Written problem: Print, without altering anything, the lines from the one that holds "Continue the FreeCAD" to the one that holds "((30, -80), (95, -60), 8, 2.0)]", inclusive. No other lines belong in the output.

Dataset extract:
-=-=-=-=-

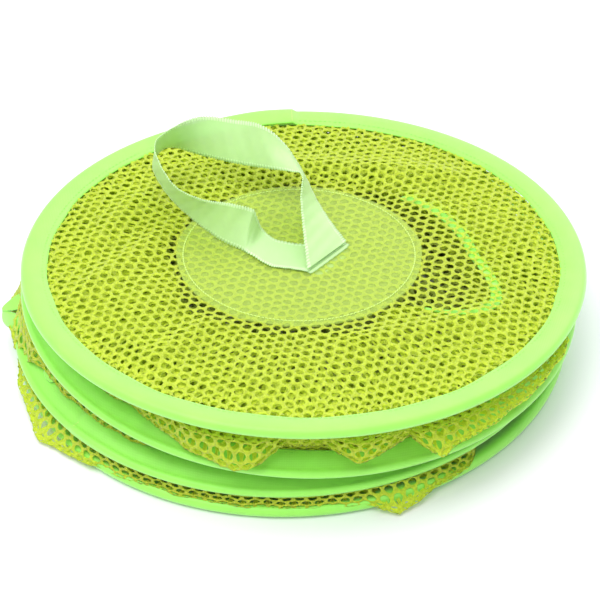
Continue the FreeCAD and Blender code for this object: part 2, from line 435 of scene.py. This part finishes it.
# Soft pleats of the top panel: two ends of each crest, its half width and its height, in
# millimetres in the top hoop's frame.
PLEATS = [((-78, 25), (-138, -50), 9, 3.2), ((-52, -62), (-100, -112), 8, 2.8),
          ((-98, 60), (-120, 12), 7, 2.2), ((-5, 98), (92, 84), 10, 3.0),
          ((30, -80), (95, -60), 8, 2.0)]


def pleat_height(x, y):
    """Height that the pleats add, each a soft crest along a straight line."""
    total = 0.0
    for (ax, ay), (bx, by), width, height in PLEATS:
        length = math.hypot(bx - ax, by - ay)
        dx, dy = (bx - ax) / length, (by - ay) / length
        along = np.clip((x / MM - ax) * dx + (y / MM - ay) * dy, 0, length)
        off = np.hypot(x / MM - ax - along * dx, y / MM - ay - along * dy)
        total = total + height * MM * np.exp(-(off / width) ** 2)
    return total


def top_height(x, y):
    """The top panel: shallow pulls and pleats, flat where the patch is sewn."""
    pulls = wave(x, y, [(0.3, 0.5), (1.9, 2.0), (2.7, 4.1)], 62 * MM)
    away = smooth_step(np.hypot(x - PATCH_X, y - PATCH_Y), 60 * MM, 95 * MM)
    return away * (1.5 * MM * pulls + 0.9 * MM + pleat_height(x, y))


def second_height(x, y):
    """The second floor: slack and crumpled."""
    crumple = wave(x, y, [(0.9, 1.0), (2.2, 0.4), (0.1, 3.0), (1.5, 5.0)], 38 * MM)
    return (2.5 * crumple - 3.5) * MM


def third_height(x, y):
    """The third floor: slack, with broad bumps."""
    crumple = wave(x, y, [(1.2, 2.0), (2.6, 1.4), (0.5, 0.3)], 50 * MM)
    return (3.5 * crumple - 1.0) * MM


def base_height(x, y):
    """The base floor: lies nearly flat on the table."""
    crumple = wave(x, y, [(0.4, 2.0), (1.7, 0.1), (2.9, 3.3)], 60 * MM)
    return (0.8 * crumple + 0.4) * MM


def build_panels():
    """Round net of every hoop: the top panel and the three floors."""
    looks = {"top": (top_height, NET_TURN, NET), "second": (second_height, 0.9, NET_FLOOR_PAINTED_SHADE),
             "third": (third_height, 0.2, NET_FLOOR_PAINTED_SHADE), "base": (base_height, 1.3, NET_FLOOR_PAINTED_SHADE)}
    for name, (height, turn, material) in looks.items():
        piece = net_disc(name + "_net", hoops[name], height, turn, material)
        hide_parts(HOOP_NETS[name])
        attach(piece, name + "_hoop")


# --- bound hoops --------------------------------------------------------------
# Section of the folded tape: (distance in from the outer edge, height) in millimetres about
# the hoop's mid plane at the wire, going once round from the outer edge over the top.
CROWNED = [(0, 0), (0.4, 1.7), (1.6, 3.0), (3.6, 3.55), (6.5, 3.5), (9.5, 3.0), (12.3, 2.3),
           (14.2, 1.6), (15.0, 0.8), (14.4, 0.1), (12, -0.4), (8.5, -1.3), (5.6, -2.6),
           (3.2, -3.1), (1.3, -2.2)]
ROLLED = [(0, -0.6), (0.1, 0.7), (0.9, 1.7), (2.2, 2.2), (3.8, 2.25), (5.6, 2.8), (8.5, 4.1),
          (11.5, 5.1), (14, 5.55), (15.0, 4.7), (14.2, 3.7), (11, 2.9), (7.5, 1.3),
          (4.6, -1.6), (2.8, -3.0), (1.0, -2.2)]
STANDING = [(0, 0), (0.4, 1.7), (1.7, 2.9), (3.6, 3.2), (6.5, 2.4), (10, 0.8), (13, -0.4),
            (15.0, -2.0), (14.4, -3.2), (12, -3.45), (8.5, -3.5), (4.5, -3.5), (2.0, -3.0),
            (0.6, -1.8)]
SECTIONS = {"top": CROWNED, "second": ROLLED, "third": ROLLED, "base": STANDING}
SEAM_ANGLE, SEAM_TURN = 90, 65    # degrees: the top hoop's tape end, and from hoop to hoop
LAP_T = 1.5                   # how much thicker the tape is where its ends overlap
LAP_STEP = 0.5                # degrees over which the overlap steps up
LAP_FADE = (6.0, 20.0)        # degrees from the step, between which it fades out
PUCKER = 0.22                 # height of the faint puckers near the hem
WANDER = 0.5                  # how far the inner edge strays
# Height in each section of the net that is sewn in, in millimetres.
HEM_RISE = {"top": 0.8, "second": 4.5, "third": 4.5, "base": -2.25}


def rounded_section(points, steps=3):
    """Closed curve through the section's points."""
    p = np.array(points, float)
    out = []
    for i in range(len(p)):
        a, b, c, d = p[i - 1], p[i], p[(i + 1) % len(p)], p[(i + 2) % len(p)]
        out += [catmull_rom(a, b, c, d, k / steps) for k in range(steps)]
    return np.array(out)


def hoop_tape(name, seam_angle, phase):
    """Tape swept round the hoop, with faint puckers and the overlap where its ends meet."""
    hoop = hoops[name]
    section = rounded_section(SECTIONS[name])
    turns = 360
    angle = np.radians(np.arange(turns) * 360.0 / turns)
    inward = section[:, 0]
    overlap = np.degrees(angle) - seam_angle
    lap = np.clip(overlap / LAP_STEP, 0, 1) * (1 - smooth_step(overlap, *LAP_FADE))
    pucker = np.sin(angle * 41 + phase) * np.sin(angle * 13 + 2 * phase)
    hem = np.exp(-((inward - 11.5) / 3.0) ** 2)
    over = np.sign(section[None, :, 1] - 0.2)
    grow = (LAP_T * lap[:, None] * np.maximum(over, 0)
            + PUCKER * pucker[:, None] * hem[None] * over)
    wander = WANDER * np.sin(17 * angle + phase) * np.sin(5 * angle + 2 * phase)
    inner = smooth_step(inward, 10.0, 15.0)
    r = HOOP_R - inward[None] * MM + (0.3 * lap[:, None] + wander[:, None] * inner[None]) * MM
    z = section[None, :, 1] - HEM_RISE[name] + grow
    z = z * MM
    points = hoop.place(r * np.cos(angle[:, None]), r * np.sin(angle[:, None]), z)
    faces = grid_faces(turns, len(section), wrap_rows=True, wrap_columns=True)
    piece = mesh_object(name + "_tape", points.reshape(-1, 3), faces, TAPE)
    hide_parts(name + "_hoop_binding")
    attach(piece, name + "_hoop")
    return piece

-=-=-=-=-

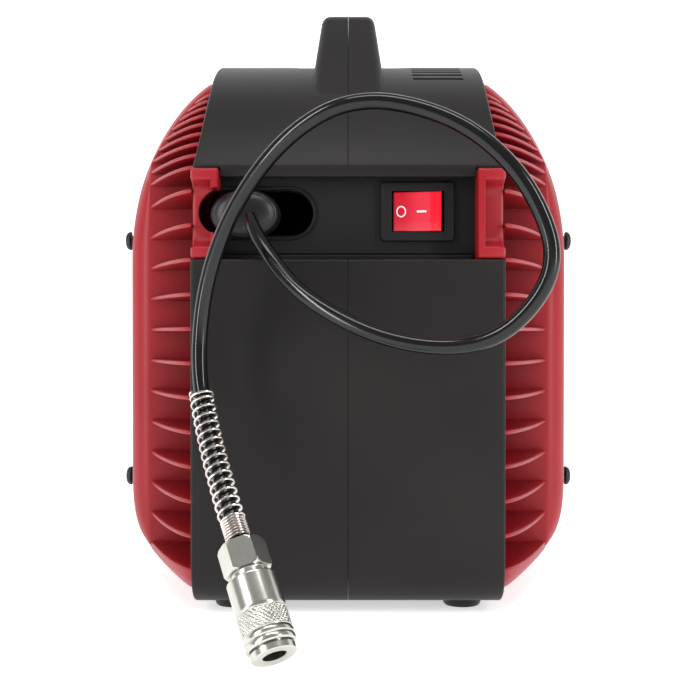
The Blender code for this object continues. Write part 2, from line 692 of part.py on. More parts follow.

-=-=-=-=-

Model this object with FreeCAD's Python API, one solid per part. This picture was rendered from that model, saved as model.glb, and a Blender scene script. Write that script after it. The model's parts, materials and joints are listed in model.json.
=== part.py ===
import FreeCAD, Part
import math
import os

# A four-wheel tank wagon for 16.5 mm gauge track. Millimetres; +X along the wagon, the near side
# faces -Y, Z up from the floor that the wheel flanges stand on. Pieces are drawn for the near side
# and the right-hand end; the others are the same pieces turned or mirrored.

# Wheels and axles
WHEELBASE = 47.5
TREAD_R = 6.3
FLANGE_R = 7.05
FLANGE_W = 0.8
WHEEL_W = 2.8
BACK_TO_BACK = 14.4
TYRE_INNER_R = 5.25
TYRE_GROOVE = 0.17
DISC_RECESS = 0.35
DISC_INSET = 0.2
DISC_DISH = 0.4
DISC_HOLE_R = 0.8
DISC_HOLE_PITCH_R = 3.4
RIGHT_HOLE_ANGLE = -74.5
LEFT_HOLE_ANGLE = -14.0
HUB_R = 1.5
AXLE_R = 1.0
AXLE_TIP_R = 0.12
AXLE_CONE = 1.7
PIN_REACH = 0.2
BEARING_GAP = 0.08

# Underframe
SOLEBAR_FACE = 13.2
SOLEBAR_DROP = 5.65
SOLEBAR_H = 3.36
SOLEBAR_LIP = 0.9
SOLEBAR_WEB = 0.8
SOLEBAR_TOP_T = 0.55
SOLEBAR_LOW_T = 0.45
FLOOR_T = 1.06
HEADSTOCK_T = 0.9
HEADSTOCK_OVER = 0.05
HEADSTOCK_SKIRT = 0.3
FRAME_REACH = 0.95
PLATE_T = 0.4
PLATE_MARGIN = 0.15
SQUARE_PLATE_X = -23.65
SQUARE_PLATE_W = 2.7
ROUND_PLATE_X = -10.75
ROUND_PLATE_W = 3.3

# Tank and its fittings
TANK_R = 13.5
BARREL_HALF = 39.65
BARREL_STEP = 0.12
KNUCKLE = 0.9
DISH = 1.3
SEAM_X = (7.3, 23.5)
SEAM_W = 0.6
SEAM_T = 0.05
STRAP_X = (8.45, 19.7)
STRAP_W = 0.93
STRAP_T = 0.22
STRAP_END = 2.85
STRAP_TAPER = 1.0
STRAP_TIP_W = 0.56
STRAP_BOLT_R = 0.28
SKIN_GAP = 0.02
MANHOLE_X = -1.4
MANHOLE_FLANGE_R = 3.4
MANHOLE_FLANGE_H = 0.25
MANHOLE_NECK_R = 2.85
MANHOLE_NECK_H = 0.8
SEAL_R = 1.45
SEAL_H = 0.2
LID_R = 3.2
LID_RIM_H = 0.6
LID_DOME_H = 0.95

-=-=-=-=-

Exercise answer:
Continue the FreeCAD and Blender code for this object: part 2, from line 435 of scene.py. This part finishes it.
# Soft pleats of the top panel: two ends of each crest, its half width and its height, in
# millimetres in the top hoop's frame.
PLEATS = [((-78, 25), (-138, -50), 9, 3.2), ((-52, -62), (-100, -112), 8, 2.8),
          ((-98, 60), (-120, 12), 7, 2.2), ((-5, 98), (92, 84), 10, 3.0),
          ((30, -80), (95, -60), 8, 2.0)]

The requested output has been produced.